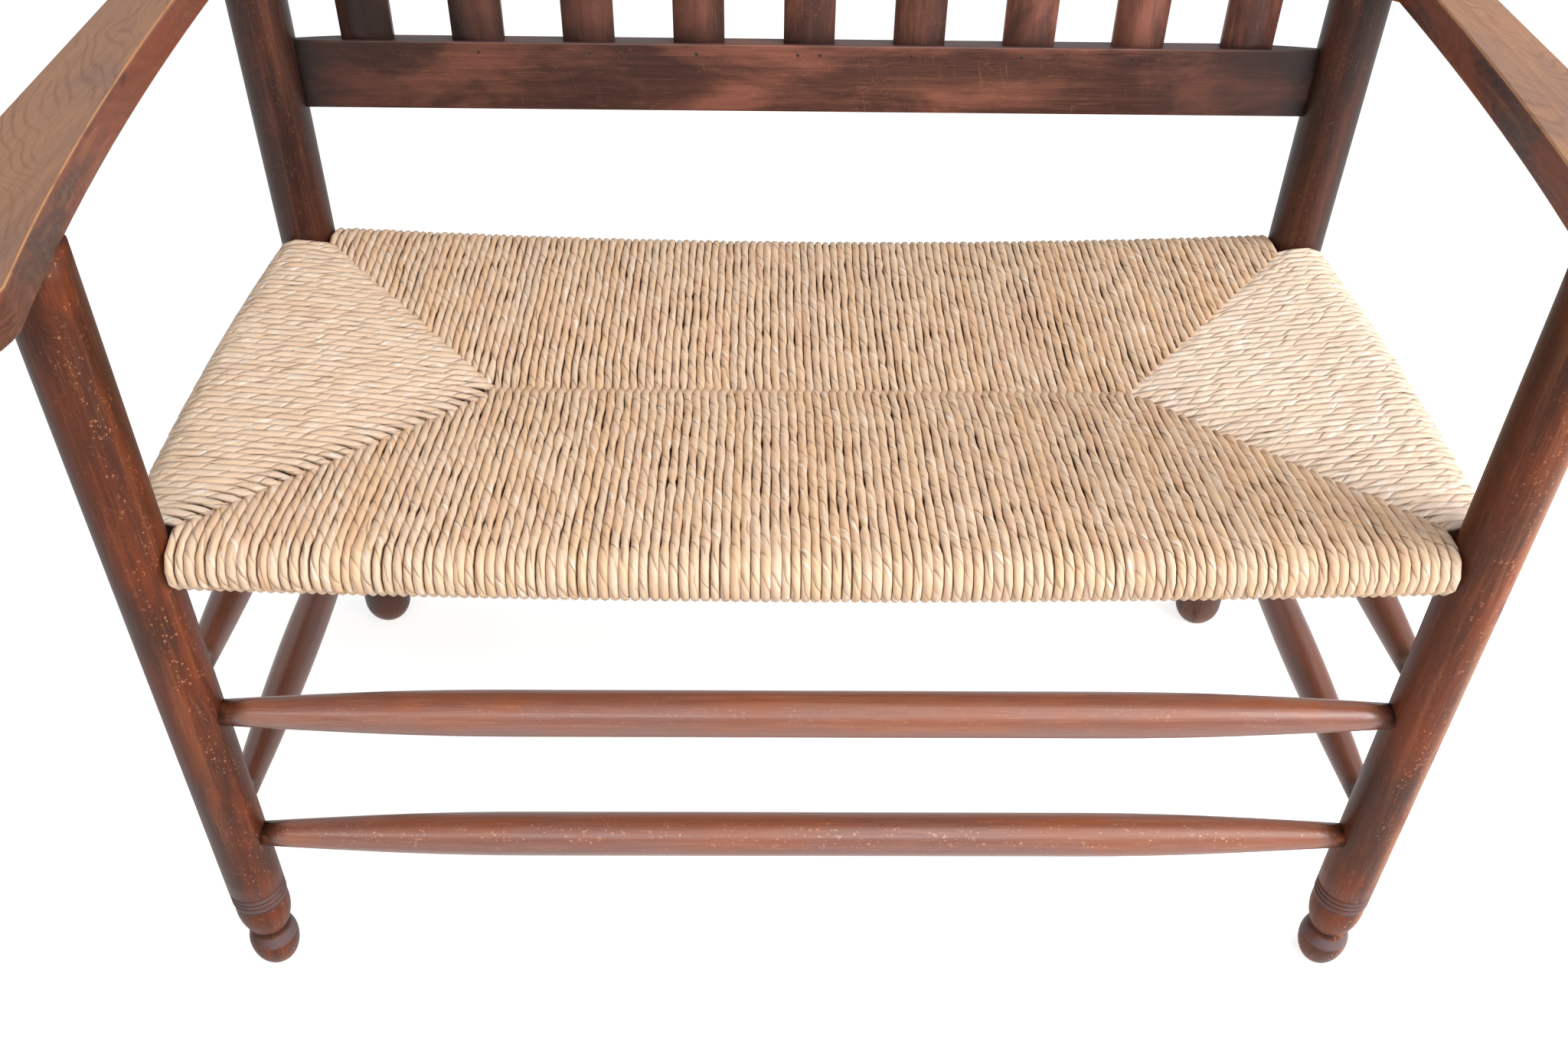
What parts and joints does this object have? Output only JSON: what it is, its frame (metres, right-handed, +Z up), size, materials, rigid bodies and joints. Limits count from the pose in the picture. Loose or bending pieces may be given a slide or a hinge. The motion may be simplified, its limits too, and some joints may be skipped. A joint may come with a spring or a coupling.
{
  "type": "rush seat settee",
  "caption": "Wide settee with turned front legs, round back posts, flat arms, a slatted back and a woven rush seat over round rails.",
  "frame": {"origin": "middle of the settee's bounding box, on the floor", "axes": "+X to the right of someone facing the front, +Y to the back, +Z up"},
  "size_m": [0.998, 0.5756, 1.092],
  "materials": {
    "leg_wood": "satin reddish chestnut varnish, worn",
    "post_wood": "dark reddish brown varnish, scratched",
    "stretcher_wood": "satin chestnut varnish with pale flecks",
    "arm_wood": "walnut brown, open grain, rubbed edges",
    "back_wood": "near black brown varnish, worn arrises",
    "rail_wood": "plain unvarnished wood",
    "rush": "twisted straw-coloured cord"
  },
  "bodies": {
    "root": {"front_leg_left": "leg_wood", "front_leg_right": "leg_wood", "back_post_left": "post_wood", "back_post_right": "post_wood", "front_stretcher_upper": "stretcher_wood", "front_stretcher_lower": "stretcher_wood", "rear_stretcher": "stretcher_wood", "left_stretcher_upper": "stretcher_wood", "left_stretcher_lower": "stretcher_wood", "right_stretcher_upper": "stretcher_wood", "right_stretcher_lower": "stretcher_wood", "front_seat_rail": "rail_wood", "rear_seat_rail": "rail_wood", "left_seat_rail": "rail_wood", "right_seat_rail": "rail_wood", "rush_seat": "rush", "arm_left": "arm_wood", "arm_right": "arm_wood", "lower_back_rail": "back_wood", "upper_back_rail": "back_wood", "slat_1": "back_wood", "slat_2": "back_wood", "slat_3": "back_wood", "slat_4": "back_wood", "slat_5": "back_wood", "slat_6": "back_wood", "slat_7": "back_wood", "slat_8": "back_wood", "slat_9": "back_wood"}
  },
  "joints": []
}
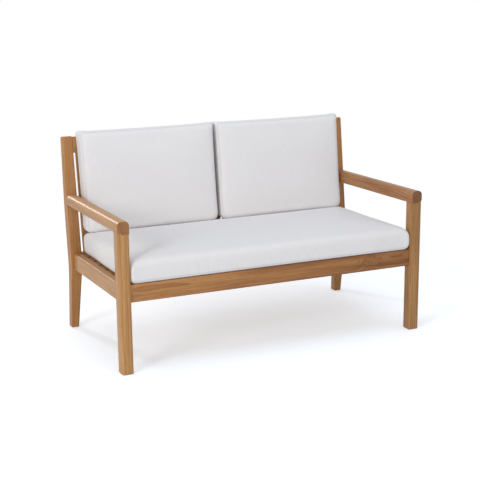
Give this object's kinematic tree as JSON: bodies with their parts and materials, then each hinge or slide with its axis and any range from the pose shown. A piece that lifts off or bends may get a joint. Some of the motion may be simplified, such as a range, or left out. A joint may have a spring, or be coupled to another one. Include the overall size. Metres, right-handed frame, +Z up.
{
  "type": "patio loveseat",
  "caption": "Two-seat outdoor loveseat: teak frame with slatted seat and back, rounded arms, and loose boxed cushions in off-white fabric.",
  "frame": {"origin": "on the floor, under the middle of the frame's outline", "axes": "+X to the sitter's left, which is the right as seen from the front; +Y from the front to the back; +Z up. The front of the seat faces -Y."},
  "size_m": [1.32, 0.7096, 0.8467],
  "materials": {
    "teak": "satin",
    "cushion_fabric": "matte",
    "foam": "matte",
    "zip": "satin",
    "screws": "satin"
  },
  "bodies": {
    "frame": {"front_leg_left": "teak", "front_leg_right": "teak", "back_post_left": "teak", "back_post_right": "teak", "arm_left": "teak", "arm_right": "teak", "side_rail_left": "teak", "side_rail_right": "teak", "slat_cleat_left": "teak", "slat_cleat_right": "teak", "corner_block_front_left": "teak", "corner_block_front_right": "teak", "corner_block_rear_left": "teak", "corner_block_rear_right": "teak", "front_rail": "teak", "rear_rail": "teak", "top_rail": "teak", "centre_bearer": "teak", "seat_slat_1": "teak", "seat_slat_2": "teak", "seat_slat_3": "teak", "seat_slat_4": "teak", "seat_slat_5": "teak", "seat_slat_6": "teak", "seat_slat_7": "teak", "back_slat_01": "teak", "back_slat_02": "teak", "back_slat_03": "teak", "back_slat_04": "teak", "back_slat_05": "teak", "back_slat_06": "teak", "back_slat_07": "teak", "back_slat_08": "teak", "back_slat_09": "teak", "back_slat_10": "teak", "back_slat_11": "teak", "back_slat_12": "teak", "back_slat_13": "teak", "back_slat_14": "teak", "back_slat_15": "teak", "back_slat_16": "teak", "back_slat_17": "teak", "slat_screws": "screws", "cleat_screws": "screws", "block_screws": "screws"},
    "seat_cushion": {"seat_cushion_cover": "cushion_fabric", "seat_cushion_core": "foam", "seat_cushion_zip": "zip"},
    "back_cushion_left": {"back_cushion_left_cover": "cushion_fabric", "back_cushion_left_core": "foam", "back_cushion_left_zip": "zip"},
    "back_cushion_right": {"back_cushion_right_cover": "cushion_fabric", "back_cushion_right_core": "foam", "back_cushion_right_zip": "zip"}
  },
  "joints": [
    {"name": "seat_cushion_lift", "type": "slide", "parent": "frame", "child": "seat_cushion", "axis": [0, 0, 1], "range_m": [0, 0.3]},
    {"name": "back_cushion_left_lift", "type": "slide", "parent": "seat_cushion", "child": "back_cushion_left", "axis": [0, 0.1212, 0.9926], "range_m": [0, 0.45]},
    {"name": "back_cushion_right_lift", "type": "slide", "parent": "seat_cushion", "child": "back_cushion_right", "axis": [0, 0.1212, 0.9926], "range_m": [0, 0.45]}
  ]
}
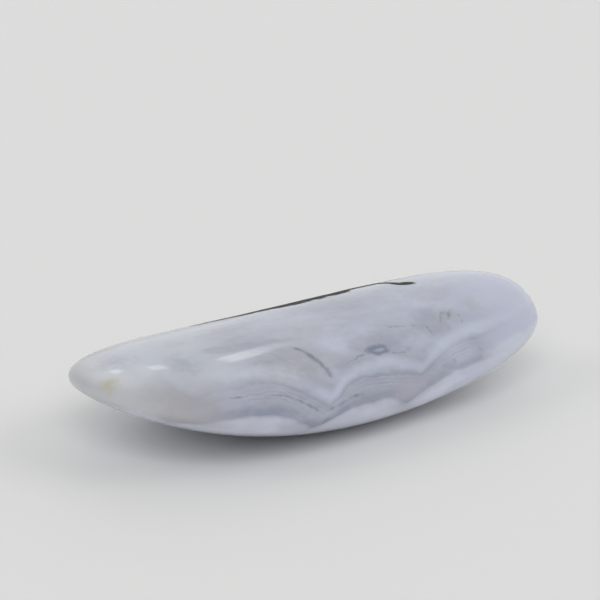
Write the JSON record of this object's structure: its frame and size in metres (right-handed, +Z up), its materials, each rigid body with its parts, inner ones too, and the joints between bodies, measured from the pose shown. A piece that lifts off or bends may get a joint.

● ● ● ●

Task to complete –
Please restate the data word for word, every record included.

Solution to the exercise –
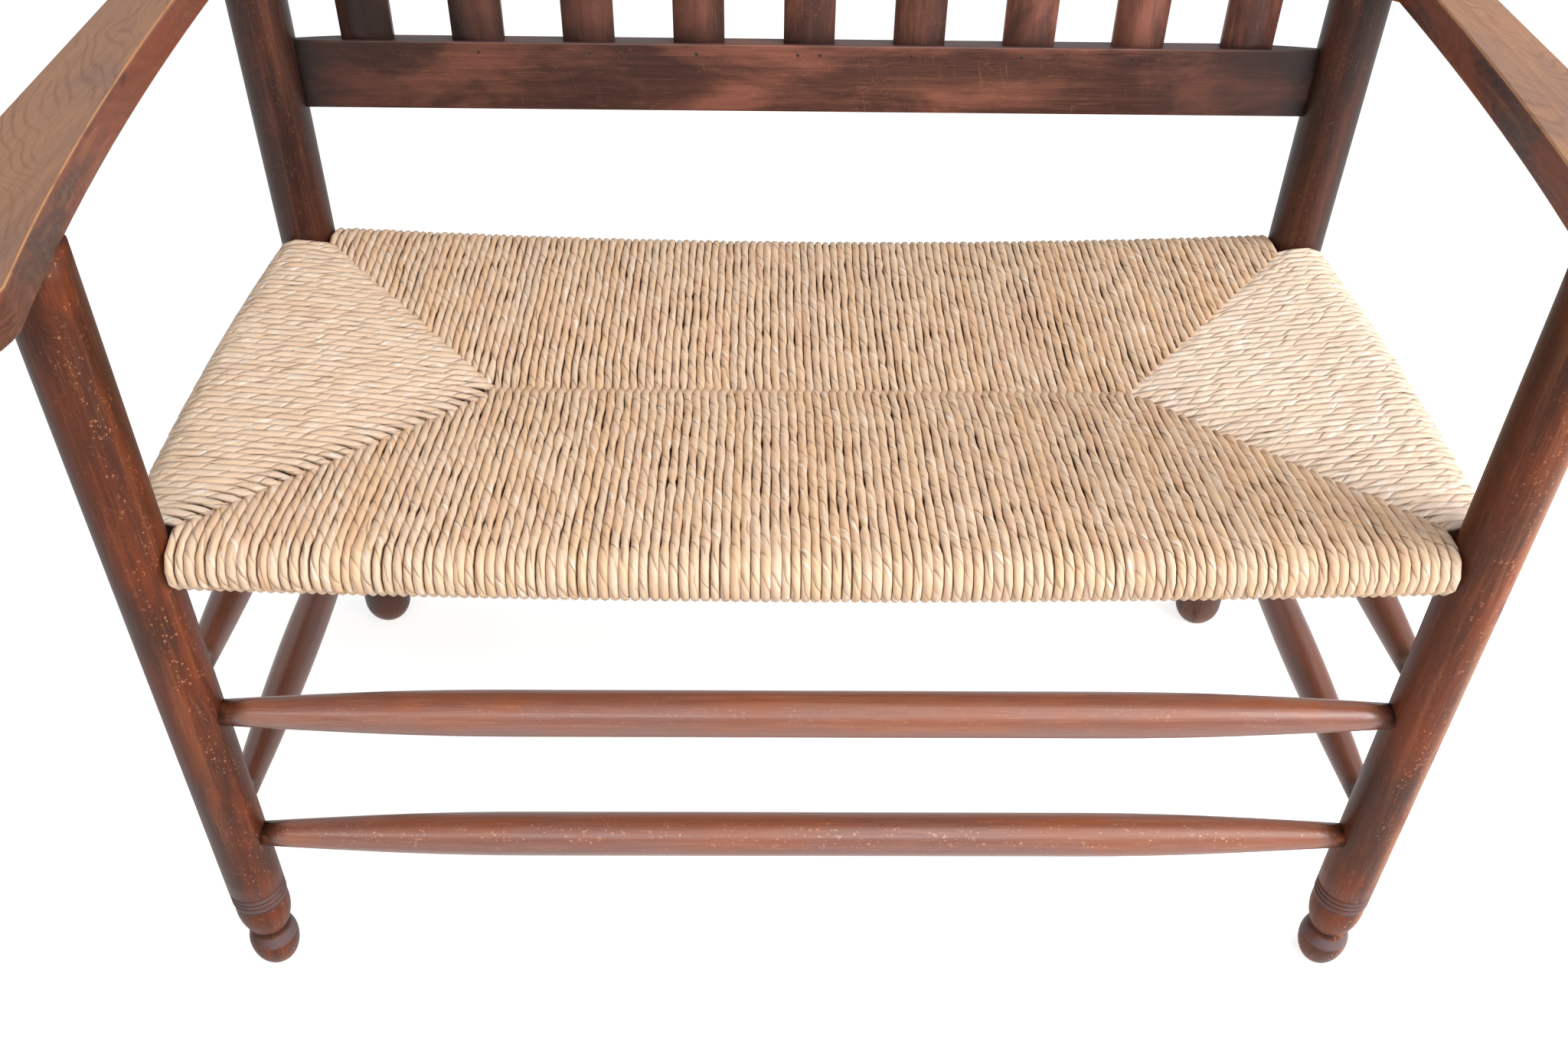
What parts and joints does this object have? Output only JSON: what it is, its frame (metres, right-handed, +Z up), size, materials, rigid bodies and joints. Limits count from the pose in the picture. Loose or bending pieces may be given a slide or a hinge. The motion may be simplified, its limits too, and some joints may be skipped. A joint may come with a spring or a coupling.
{
  "type": "rush seat settee",
  "caption": "Wide settee with turned front legs, round back posts, flat arms, a slatted back and a woven rush seat over round rails.",
  "frame": {"origin": "middle of the settee's bounding box, on the floor", "axes": "+X to the right of someone facing the front, +Y to the back, +Z up"},
  "size_m": [0.998, 0.5756, 1.092],
  "materials": {
    "leg_wood": "satin reddish chestnut varnish, worn",
    "post_wood": "dark reddish brown varnish, scratched",
    "stretcher_wood": "satin chestnut varnish with pale flecks",
    "arm_wood": "walnut brown, open grain, rubbed edges",
    "back_wood": "near black brown varnish, worn arrises",
    "rail_wood": "plain unvarnished wood",
    "rush": "twisted straw-coloured cord"
  },
  "bodies": {
    "root": {"front_leg_left": "leg_wood", "front_leg_right": "leg_wood", "back_post_left": "post_wood", "back_post_right": "post_wood", "front_stretcher_upper": "stretcher_wood", "front_stretcher_lower": "stretcher_wood", "rear_stretcher": "stretcher_wood", "left_stretcher_upper": "stretcher_wood", "left_stretcher_lower": "stretcher_wood", "right_stretcher_upper": "stretcher_wood", "right_stretcher_lower": "stretcher_wood", "front_seat_rail": "rail_wood", "rear_seat_rail": "rail_wood", "left_seat_rail": "rail_wood", "right_seat_rail": "rail_wood", "rush_seat": "rush", "arm_left": "arm_wood", "arm_right": "arm_wood", "lower_back_rail": "back_wood", "upper_back_rail": "back_wood", "slat_1": "back_wood", "slat_2": "back_wood", "slat_3": "back_wood", "slat_4": "back_wood", "slat_5": "back_wood", "slat_6": "back_wood", "slat_7": "back_wood", "slat_8": "back_wood", "slat_9": "back_wood"}
  },
  "joints": []
}
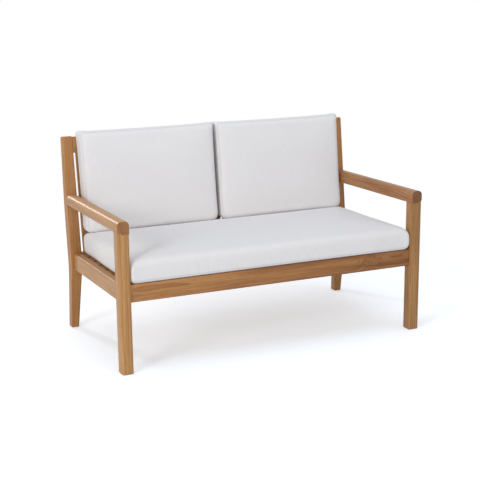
Give this object's kinematic tree as JSON: bodies with their parts and materials, then each hinge or slide with its axis and any range from the pose shown. A piece that lifts off or bends may get a joint. Some of the motion may be simplified, such as a range, or left out. A joint may have a spring, or be coupled to another one. Include the overall size. Metres, right-handed frame, +Z up.
{
  "type": "patio loveseat",
  "caption": "Two-seat outdoor loveseat: teak frame with slatted seat and back, rounded arms, and loose boxed cushions in off-white fabric.",
  "frame": {"origin": "on the floor, under the middle of the frame's outline", "axes": "+X to the sitter's left, which is the right as seen from the front; +Y from the front to the back; +Z up. The front of the seat faces -Y."},
  "size_m": [1.32, 0.7096, 0.8467],
  "materials": {
    "teak": "satin",
    "cushion_fabric": "matte",
    "foam": "matte",
    "zip": "satin",
    "screws": "satin"
  },
  "bodies": {
    "frame": {"front_leg_left": "teak", "front_leg_right": "teak", "back_post_left": "teak", "back_post_right": "teak", "arm_left": "teak", "arm_right": "teak", "side_rail_left": "teak", "side_rail_right": "teak", "slat_cleat_left": "teak", "slat_cleat_right": "teak", "corner_block_front_left": "teak", "corner_block_front_right": "teak", "corner_block_rear_left": "teak", "corner_block_rear_right": "teak", "front_rail": "teak", "rear_rail": "teak", "top_rail": "teak", "centre_bearer": "teak", "seat_slat_1": "teak", "seat_slat_2": "teak", "seat_slat_3": "teak", "seat_slat_4": "teak", "seat_slat_5": "teak", "seat_slat_6": "teak", "seat_slat_7": "teak", "back_slat_01": "teak", "back_slat_02": "teak", "back_slat_03": "teak", "back_slat_04": "teak", "back_slat_05": "teak", "back_slat_06": "teak", "back_slat_07": "teak", "back_slat_08": "teak", "back_slat_09": "teak", "back_slat_10": "teak", "back_slat_11": "teak", "back_slat_12": "teak", "back_slat_13": "teak", "back_slat_14": "teak", "back_slat_15": "teak", "back_slat_16": "teak", "back_slat_17": "teak", "slat_screws": "screws", "cleat_screws": "screws", "block_screws": "screws"},
    "seat_cushion": {"seat_cushion_cover": "cushion_fabric", "seat_cushion_core": "foam", "seat_cushion_zip": "zip"},
    "back_cushion_left": {"back_cushion_left_cover": "cushion_fabric", "back_cushion_left_core": "foam", "back_cushion_left_zip": "zip"},
    "back_cushion_right": {"back_cushion_right_cover": "cushion_fabric", "back_cushion_right_core": "foam", "back_cushion_right_zip": "zip"}
  },
  "joints": [
    {"name": "seat_cushion_lift", "type": "slide", "parent": "frame", "child": "seat_cushion", "axis": [0, 0, 1], "range_m": [0, 0.3]},
    {"name": "back_cushion_left_lift", "type": "slide", "parent": "seat_cushion", "child": "back_cushion_left", "axis": [0, 0.1212, 0.9926], "range_m": [0, 0.45]},
    {"name": "back_cushion_right_lift", "type": "slide", "parent": "seat_cushion", "child": "back_cushion_right", "axis": [0, 0.1212, 0.9926], "range_m": [0, 0.45]}
  ]
}
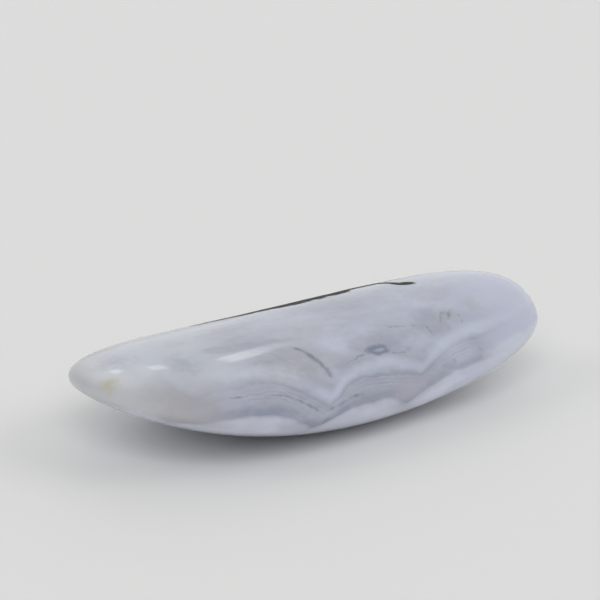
Write the JSON record of this object's structure: its frame and size in metres (right-handed, +Z up), its materials, each rigid body with its parts, inner ones too, and the joints between bodies, measured from the pose shown. A piece that lifts off or bends may get a joint.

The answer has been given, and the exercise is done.